The article about language is interesting - but only as an article about language, not as an article about Mad Men. Seeing how the language evolves in almost invisible ways tells us a lot about the bath of words we are exposed to and how quickly the changes occur. I don’t think Benjamin Schmidt expects for a minute that any of the writers use a computer to comb through the ngrams viewer to check every phrase, although some of the commenters there believe he’s saying that. Being completely accurate would sound stilted and would call attention to the language used rather than its being invisible, used to “avoid defying credulity” in his term. That’s hugely, tremendously more important than strict accuracy. It’s what Mad Men is very good at.
I love language and analysis, but I still didn’t care about any of this.
Me neither. The article found surprisingly few anachronisms, and nothing that I’d call egregious. The stuff they found was banal and common, not pop culture stuff like “Right on!” or fist bumps.
I think that’s the writer’s point, though. Pop slang is obviously going to be glaringly different era to era, you can usually spot it right away, and most of it is meaningless. Instead the writer is looking for the subtle, undetectable, yet revealing changes in language… the ones found within the “steady drumbeat of discourse,” to paraphrase the article. These differences actually may speak to significant changes in the zeitgeist. At least it’s an intriguing proposition.
But the grad student who wrote the thing managed to get published in The Atlantic–which got some hits by hitching its wagon to a popular show.
Hey, Ken Cosgrove got a story published in that same magazine–a middle brow triumph!
The problem is that the people in Mad Men can be using a specialized language which is quite distinct from what would be published. “Feel good about?” I can see admen who work on creating feelings using that more than the general public.

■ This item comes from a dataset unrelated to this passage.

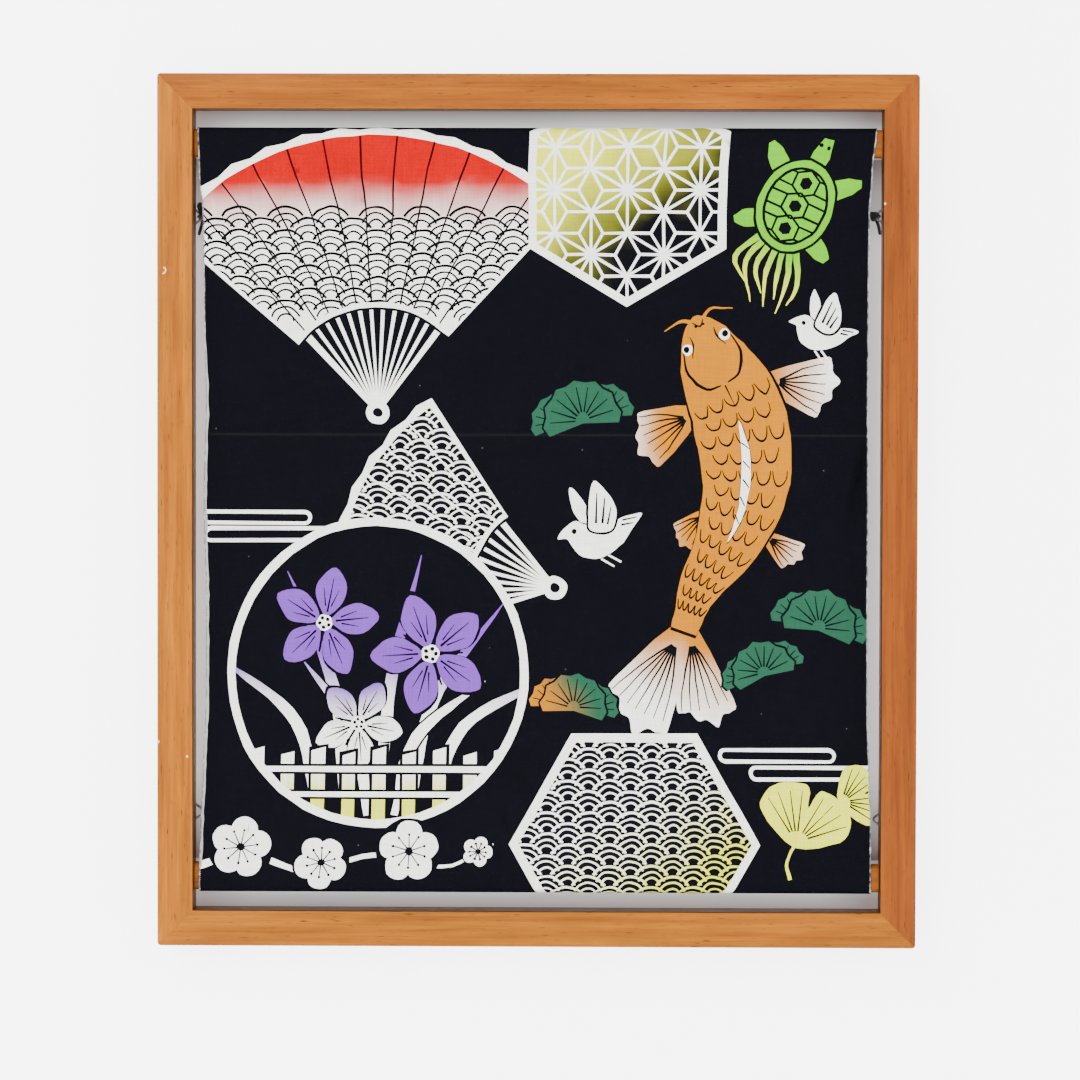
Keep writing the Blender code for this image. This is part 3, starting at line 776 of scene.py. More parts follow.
def fan(pivot, inner, outer, start, end, folds, fill, line_paint):
    """A folding fan: its pleated leaf, its sticks and its pin. Returns the number of the leaf's field."""
    pleat, foot, rim = 0.9, 2.6, 4.0
    top = []
    for i in range(2 * folds + 1):
        reach = outer + (pleat if i % 2 else -pleat)
        top.append(polar(pivot, reach, start + (end - start) * i / (2 * folds)))
    lay(top + arc_points(pivot, inner, end, start, 20), WHITE)
    trim = math.degrees(3.0 / outer)
    field = lay(arc_band(pivot, inner + foot, outer - rim, start + trim, end - trim, 30), fill)
    for i in range(1, folds):
        angle = start + (end - start) * i / folds
        rib = [polar(pivot, inner + foot, angle), polar(pivot, outer - rim, angle)]
        lay(stroke(rib, [0.9, 0.9], spacing=RIB_STEP), line_paint)
    for i in range(folds + 1):
        angle = start + (end - start) * (i * 0.86 + folds * 0.07) / folds
        width = 3.4 if i in (0, folds) else 2.0
        brush([polar(pivot, 6, angle), polar(pivot, inner - 1.4, angle)], [width * 0.55, width], WHITE)
    lay(disc(pivot, 6.2), WHITE)
    lay(disc(pivot, 2.6, 16), GROUND)
    return field


def wave_scales(inside, left, top, columns, rows, radius, paint):
    """Overlapping round waves, each with rings inside it."""
    for row in range(rows):
        for column in range(columns):
            centre = (left + (column + (row % 2) * 0.5) * 2 * radius, top + row * radius * 0.5)
            for share, width in ((1.0, 1.3), (0.72, 1.0), (0.44, 1.0)):
                reach = 89 - 33 * max(0.0, share - 0.35) / 0.65
                arc = arc_points(centre, radius * share - 0.7, -reach, reach, 9)
                brush(arc, [width, width], paint, inside, 2)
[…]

Sure that phrase isn’t used in “The Twilight Zone” - but few characters in that show had a lot to feel good about.
I’m old enough to have lived through that era, and I’ve always known “Loose Lips Sink Ships” probably from WW II era Warner Brothers cartoons. Those characters lived through WW II - some fought in it - so them using WW II slogans is hardly out of character.
“Due” tell?
Anyway …
Mad Men frequently fails in the prop department. The most infamous one is the wrong model of Selectric typewriters. I catch them all the time. In one episode Glen had a copy of Metal Men which hadn’t even debuted yet. The PR department for the show overstates their actual capabilities in getting things right.
Subtle snark.
Yes, that was a hilarious example. I did think the piece was interesting even though I’m not a Mad Men watcher (maybe one day) - not so much because the show is falling down on the job but because the trends in language can be meaningful and telling in their own right. A few of the phrases seem jarringly modern to me, but it’s not realistic to expect the writers to go over every script with a linguistics program, and for the most part it’s acceptable for a show to use anachronistic language. You do wish that maybe shows wouldn’t go out of their way to advertise their period-accuracy if it’s not accurate.
Right, that occurred to me too. It sounds like the digital database he’s checking is mainly from scripts and published material. Mad Men is actually trying to represent real life, not old movies or tv shows.
Going by printed material archives only, one would think that the f-word wasn’t used in the 1950s when obviously it was used quite a lot.